Posted by Grace Townsley

May 12, 2022    |     4-minute read (631 words)

Small business owners have a lot on their plates. If you’re running a business with a small team, you’re probably busy managing, marketing and filling half a dozen different roles at once. That’s why it’s so easy to overlook simple accounting issues— until it’s too late. 

Before you owe a hefty tax bill or miss out on potential tax benefits, read about four commonly overlooked accounting issues small businesses miss: 

Self-employment taxes

If you’re self-employed, you may be liable for self-employment tax. This is a 15.3% tax added on top of the federal and state taxes you also pay. No tax is automatically withheld from your income, so it’s up to you to save for this upcoming bill. As a rule of thumb, plan to set aside about 30% of your income to cover taxes and CPA expenses. 

Some self-employed individuals can set up their business in such a way that they’re exempt from self-employment tax. There are other costs associated with restructuring your business or using a structure other than a sole proprietorship or an LLC, so it’s best to consult with a tax professional about reducing this self-employment expense.

Adding yourself to your payroll

Many sole proprietors and LLC owners pay themselves directly out of their business’ earnings. But adding yourself to your payroll as an employee can come with specific financial benefits. Some business structures can benefit from a tax deduction based on how much they pay out via payroll. If you pay yourself through a check or funds transfer, which are considered distributions, you could be missing out on these payroll deductions. 

Your tax professional can help you determine if becoming a W-2 employee of your own company will offer a substantial tax benefit. 

Paying your estimated taxes on time

Most small businesses should be paying estimated taxes every quarter. These payments are generally based on how much you expect to earn in the calendar year, how much you paid in taxes last year, and what your expected deductions will be. 

If this estimated tax payment is late or missed altogether, your business can be in for some painful tax penalties. But by paying on time, you can better manage your cash flow and save your business from a large tax bill next year.

Keeping track of your expenses and receipts

No one wants to think about getting audited. But if that dreaded day does come, having detailed and organized expense records will make the process considerably easier. The sooner you create a system for tracking your expenses and saving your receipts, the sooner you can rest easy, knowing you’re prepared to face an audit. 

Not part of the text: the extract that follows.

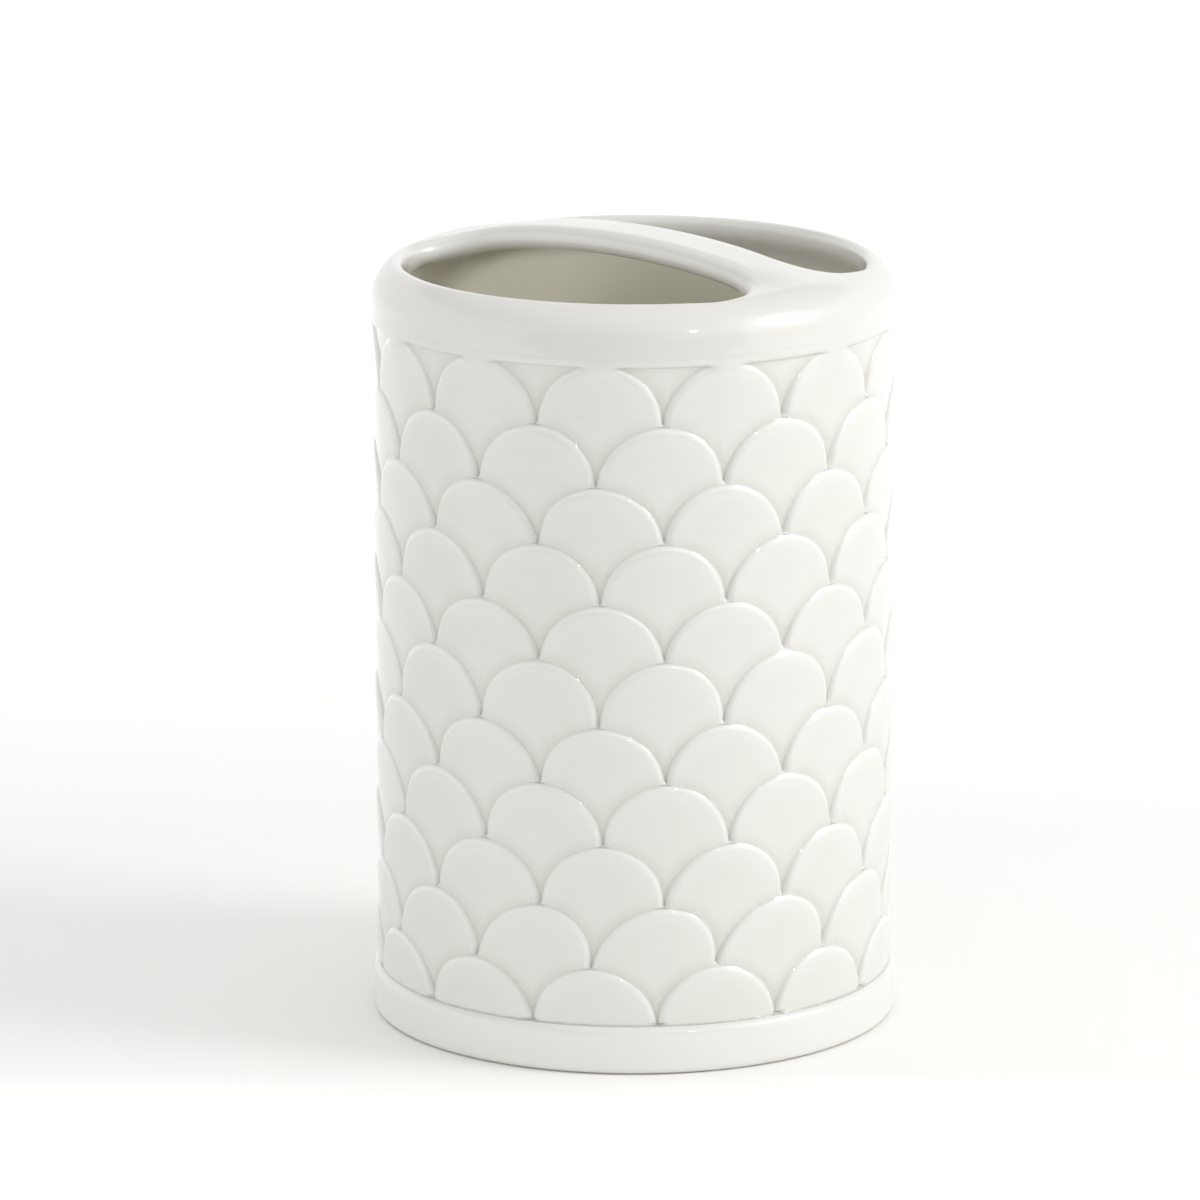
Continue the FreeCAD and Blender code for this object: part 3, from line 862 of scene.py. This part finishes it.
def feed(tree, socket, source):
    """Give a socket its source, which is another socket, a number or a colour."""
    if isinstance(source, bpy.types.NodeSocket):
        tree.links.new(source, socket)
    else:
        socket.default_value = source


def mixed(tree, share, first, second):
    """Mix two colours."""
    node = tree.nodes.new("ShaderNodeMix")
    node.data_type = "RGBA"
    feed(tree, node.inputs[0], share)
    feed(tree, node.inputs[6], first)
    feed(tree, node.inputs[7], second)
    return node.outputs[2]


def math_of(tree, operation, *values):
    node = tree.nodes.new("ShaderNodeMath")
    node.operation = operation
    for socket, value in zip(node.inputs, values):
        feed(tree, socket, value)
    return node.outputs[0]


def bumped(tree, shader, *layers):
    """Chain bumps. Each has a noise, its height in metres and, where it doesn't lie all over, a
    value that says how much of it lies where."""
    normal = None
    for grain, height, *share in layers:
        raised = noise(tree, *grain)
        if share:
            raised = math_of(tree, "MULTIPLY", raised, share[0])
        node = tree.nodes.new("ShaderNodeBump")
        node.inputs["Distance"].default_value = height
        tree.links.new(raised, node.inputs["Height"])
        if normal is not None:
            tree.links.new(normal, node.inputs["Normal"])
        normal = node.outputs["Normal"]
    tree.links.new(normal, shader.inputs["Normal"])


def glossed(shader, roughness):
    """Lay a clear gloss over a finish."""
    shader.inputs["IOR"].default_value = GLOSS_IOR
    shader.inputs["Coat Weight"].default_value = 1.0
    shader.inputs["Coat Roughness"].default_value = roughness
    shader.inputs["Coat IOR"].default_value = GLOSS_IOR


def glazed_finish():
    """White glaze: greyer where it pools, with painted shade in the valleys, notches and steps; paler
    where it thins over edges, with painted highlights on the arc tops, the lips and the plain band;
    darker and warmer inside the cup as painted shade; and with fine specks, waves, dimples and pits."""
    material, tree, shader = nodes_for("glazed_ceramic_white")
    colour = mixed(tree, varied(tree, GLAZE_TONE), GLAZE_COLOUR, GLAZE_COLOUR_WARM)
    glaze_and_painted_light = carried(tree, "glaze_and_painted_light")
    pooled_and_shade = remap(tree, glaze_and_painted_light, POOL_AND_SHADE_START, 1.0, 0.0, 1.0)
    thinned_and_highlight = remap(tree, glaze_and_painted_light, -1.0, 0.0, 1.0, 0.0)
    speck = remap(tree, noise(tree, *SPECKS), *SPECK_BAND, 0.0, SPECK_SHARE)
    # Painted shade with the pooled glaze, and painted highlights with the thinned glaze
    colour = mixed(tree, pooled_and_shade, colour, GLAZE_COLOUR_POOLED_AND_SHADE)
    colour = mixed(tree, thinned_and_highlight, colour, GLAZE_COLOUR_THIN_AND_HIGHLIGHT)
    # Painted shade of the inside of the cup: darker and warmer
    colour = mixed(tree, carried(tree, "inside"), colour, GLAZE_COLOUR_INSIDE_SHADE)
    colour = mixed(tree, speck, colour, GLAZE_COLOUR_SPECK)
    tree.links.new(colour, shader.inputs["Base Color"])
    tree.links.new(varied(tree, *GLAZE_ROUGHNESS), shader.inputs["Roughness"])
    glossed(shader, GLAZE_GLOSS_ROUGHNESS)
    bumped(tree, shader, GLAZE_WAVES, GLAZE_DIMPLES, (*POOL_RIPPLES, pooled_and_shade), GLAZE_PITS)
    return material


def bare_finish():
    """Unglazed fired clay of the foot ring, sanded, with a little dirt in its grain."""
    material, tree, shader = nodes_for("bare_clay")
    colour = mixed(tree, varied(tree, CLAY_TONE), CLAY_COLOUR, CLAY_COLOUR_PALE)
    tree.links.new(colour, shader.inputs["Base Color"])
    tree.links.new(varied(tree, *CLAY_ROUGHNESS), shader.inputs["Roughness"])
    bumped(tree, shader, CLAY_GRAIN)
    return material


def slip_finish():
    """Fired slip in the joint, under the same thin run of glaze as the collar."""
    material, tree, shader = nodes_for("fired_slip_white")
    colour = mixed(tree, varied(tree, SLIP_TONE), GLAZE_COLOUR_WARM, GLAZE_COLOUR)
    # Painted shade of the inside, where the slip faces into the cup
    colour = mixed(tree, carried(tree, "inside"), colour, GLAZE_COLOUR_INSIDE_SHADE)
    tree.links.new(colour, shader.inputs["Base Color"])
    tree.links.new(varied(tree, *SLIP_ROUGHNESS), shader.inputs["Roughness"])
    glossed(shader, SLIP_GLOSS_ROUGHNESS)
    bumped(tree, shader, SLIP_PITS)
    return material


glazed = glazed_finish()
cup = make_cup([glazed, bare_finish()])
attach(cup, "root")
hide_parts("cast_cup")
top = make_top([glazed])
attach(top, "root")
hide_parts("bridged_top")
slip = make_slip([slip_finish()])
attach(slip, "root")
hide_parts("luting_slip")


# Stage, light and camera, in metres

WHITE = (1, 1, 1, 1)
FLOOR_REACH = 6.0
FLOOR_FRONT = -0.42
FLOOR_COLOUR = (0.935, 0.935, 0.915, 1)
FLOOR_COLOUR_PALE = (0.945, 0.945, 0.925, 1)
FLOOR_TONE = (3.0, 2.0)
FLOOR_ROUGHNESS = 0.9
# Glow of the floor round the object, behind it and in front of it, and the Y where it changes
FLOOR_GLOW = 0.045
BACK_GLOW = 0.36
GLOW_RISE = (0.10, 0.45)
FRONT_GLOW = 0.24
GLOW_FALL = (-0.062, -0.037)
# Light from all round, with a little more from the left and from behind
AMBIENT = 0.82
LEFT_FILL = 0.05
BACK_FILL = 0.06
# The white wall behind and beside the object that its gloss mirrors, and the dimmer room, as
# parts of the world's directions
WALL_TOP = (0.50, 0.62)
ROOM_SIDE = (-0.72, -0.62)
ROOM_LEVEL = 0.35
CEILING_RISE = (0.45, 0.80)
CEILING_LEVEL = 0.7
# Camera, as the photograph's perspective gives it
LENS = 225.27
SENSOR_WIDTH = 36
CAMERA_PLACE = (0, -1.064, 0.31425)
CAMERA_TURN_DEGREES = 0.267
CAMERA_DOWN_DEGREES = 13.408
CAMERA_ROLL_DEGREES = -0.103


def seen_or_lit(tree, lit, seen):
    """One strength for the rays that light the object, and another where the camera, or gloss
    or glass, sees it."""
    path = tree.nodes.new("ShaderNodeLightPath")
    share = path.outputs["Is Camera Ray"]
    for name in ("Is Glossy Ray", "Is Transmission Ray"):
        share = math_of(tree, "MAXIMUM", share, path.outputs[name])
    gain = math_of(tree, "SUBTRACT", seen, lit)
    return math_of(tree, "ADD", math_of(tree, "MULTIPLY", share, gain), lit)


def make_floor():
    """A white table top that ends in front of the object, out of the camera's sight. Its glow,
    which lights nothing, rises to the back and to the front."""
    mesh = bpy.data.meshes.new("floor")
    corners = [(x, y, 0) for y in (FLOOR_FRONT, FLOOR_REACH) for x in (-FLOOR_REACH, FLOOR_REACH)]
    mesh.from_pydata(corners, [], [(0, 1, 3, 2)])
    floor = bpy.data.objects.new("floor", mesh)
    bpy.context.scene.collection.objects.link(floor)
    material, tree, shader = nodes_for("floor_white")
    shader.inputs["Roughness"].default_value = FLOOR_ROUGHNESS
    shader.inputs["Specular IOR Level"].default_value = 0.0
    colour = mixed(tree, varied(tree, FLOOR_TONE), FLOOR_COLOUR, FLOOR_COLOUR_PALE)
    tree.links.new(colour, shader.inputs["Base Color"])
    shader.inputs["Emission Color"].default_value = WHITE
    _, y, _ = axes_of(tree, "Object")
    back = remap(tree, y, *GLOW_RISE, FLOOR_GLOW, BACK_GLOW)
    front = remap(tree, y, *GLOW_FALL, FRONT_GLOW, FLOOR_GLOW)
    glow = math_of(tree, "MAXIMUM", back, front)
    seen = seen_or_lit(tree, 0.0, 1.0)
    tree.links.new(math_of(tree, "MULTIPLY", glow, seen), shader.inputs["Emission Strength"])
    mesh.materials.append(material)


def make_world():
    """White for the camera, soft light for the object, and a plain room for its gloss."""
    world = bpy.data.worlds.new("studio")
    world.use_nodes = True
    tree = world.node_tree
    tree.nodes.clear()
    output = tree.nodes.new("ShaderNodeOutputWorld")
    background = tree.nodes.new("ShaderNodeBackground")
    background.inputs["Color"].default_value = WHITE
    x, y, z = axes_of(tree, "Generated")
    low = remap(tree, z, *WALL_TOP, 1.0, 0.0)
    behind = remap(tree, y, *ROOM_SIDE, 0.0, 1.0)
    wall = math_of(tree, "MULTIPLY", low, behind)
    room = remap(tree, z, *CEILING_RISE, ROOM_LEVEL, CEILING_LEVEL)
    mirrored_level = math_of(tree, "MAXIMUM", wall, room)
    path = tree.nodes.new("ShaderNodeLightPath")
    level = math_of(tree, "MAXIMUM", mirrored_level, path.outputs["Is Camera Ray"])
    fill = remap(tree, x, -1.0, 1.0, AMBIENT + LEFT_FILL, AMBIENT - LEFT_FILL)
    fill = math_of(tree, "ADD", fill, math_of(tree, "MULTIPLY", y, BACK_FILL))
    tree.links.new(seen_or_lit(tree, fill, level), background.inputs["Strength"])
    tree.links.new(background.outputs["Background"], output.inputs["Surface"])
    bpy.context.scene.world = world


def add_lamp(name, azimuth, elevation, distance, size, power, gloss_only=False):
    """A round lamp that looks at the middle of the object. It may show in the gloss alone."""
    lamp = bpy.data.lights.new(name, "AREA")
    lamp.shape = "DISK"
    lamp.size = size
    lamp.energy = power
    turn, lift = math.radians(azimuth), math.radians(elevation)
    flat = math.cos(lift)
    away = Vector((math.sin(turn) * flat, -math.cos(turn) * flat, math.sin(lift)))
    piece = bpy.data.objects.new(name, lamp)
    piece.location = Vector((0, 0, CREST_HEIGHT * MM / 2)) + distance * away
    piece.rotation_euler = away.to_track_quat("Z", "Y").to_euler()
    piece.visible_diffuse = not gloss_only
    bpy.context.scene.collection.objects.link(piece)


def turned_about(axis, degrees):
    return Matrix.Rotation(math.radians(degrees), 4, axis)


make_floor()
make_world()
add_lamp("key_lamp", azimuth=75, elevation=32, distance=1.2, size=0.5, power=4.75)
add_lamp("small_lamp", azimuth=27, elevation=29, distance=1.4, size=0.07, power=1.6, gloss_only=True)
add_lamp("glint_lamp", azimuth=74, elevation=31, distance=1.3, size=0.06, power=5.0, gloss_only=True)

lens = bpy.data.cameras.new("camera")
lens.lens = LENS
lens.sensor_width = SENSOR_WIDTH
camera = bpy.data.objects.new("camera", lens)
camera.matrix_world = (Matrix.Translation(CAMERA_PLACE) @ turned_about("Z", CAMERA_TURN_DEGREES)
                       @ turned_about("X", 90 - CAMERA_DOWN_DEGREES)
                       @ turned_about("Z", CAMERA_ROLL_DEGREES))
bpy.context.scene.collection.objects.link(camera)
bpy.context.scene.camera = camera
bpy.context.scene.view_settings.view_transform = "Standard"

There are a variety of tools out there that help small businesses keep track of their physical and virtual receipts. Make a habit of requesting a virtual receipt whenever possible. Your employees can forward all virtual receipts to one email account for easy organizing and tracking. For paper receipts, go paperless with a photo-capturing receipt software that allows your employees to snap a picture and upload their record in under 30 seconds. There are numerous free and paid apps that capture the info printed on a receipt and plug it right into your accounting software or a simple report. 

Key takeaways

When it comes to managing your small business, the last thing you need is a complicated audit or costly tax bills. Carefully managing your accounting from the very start is one of the best things you can do for your business’ ongoing health, efficiency and growth. And while you can handle several accounting tasks on your own, it’s always smart to bring in tax and accounting professionals as soon as possible to ensure you’re operating at peak performance.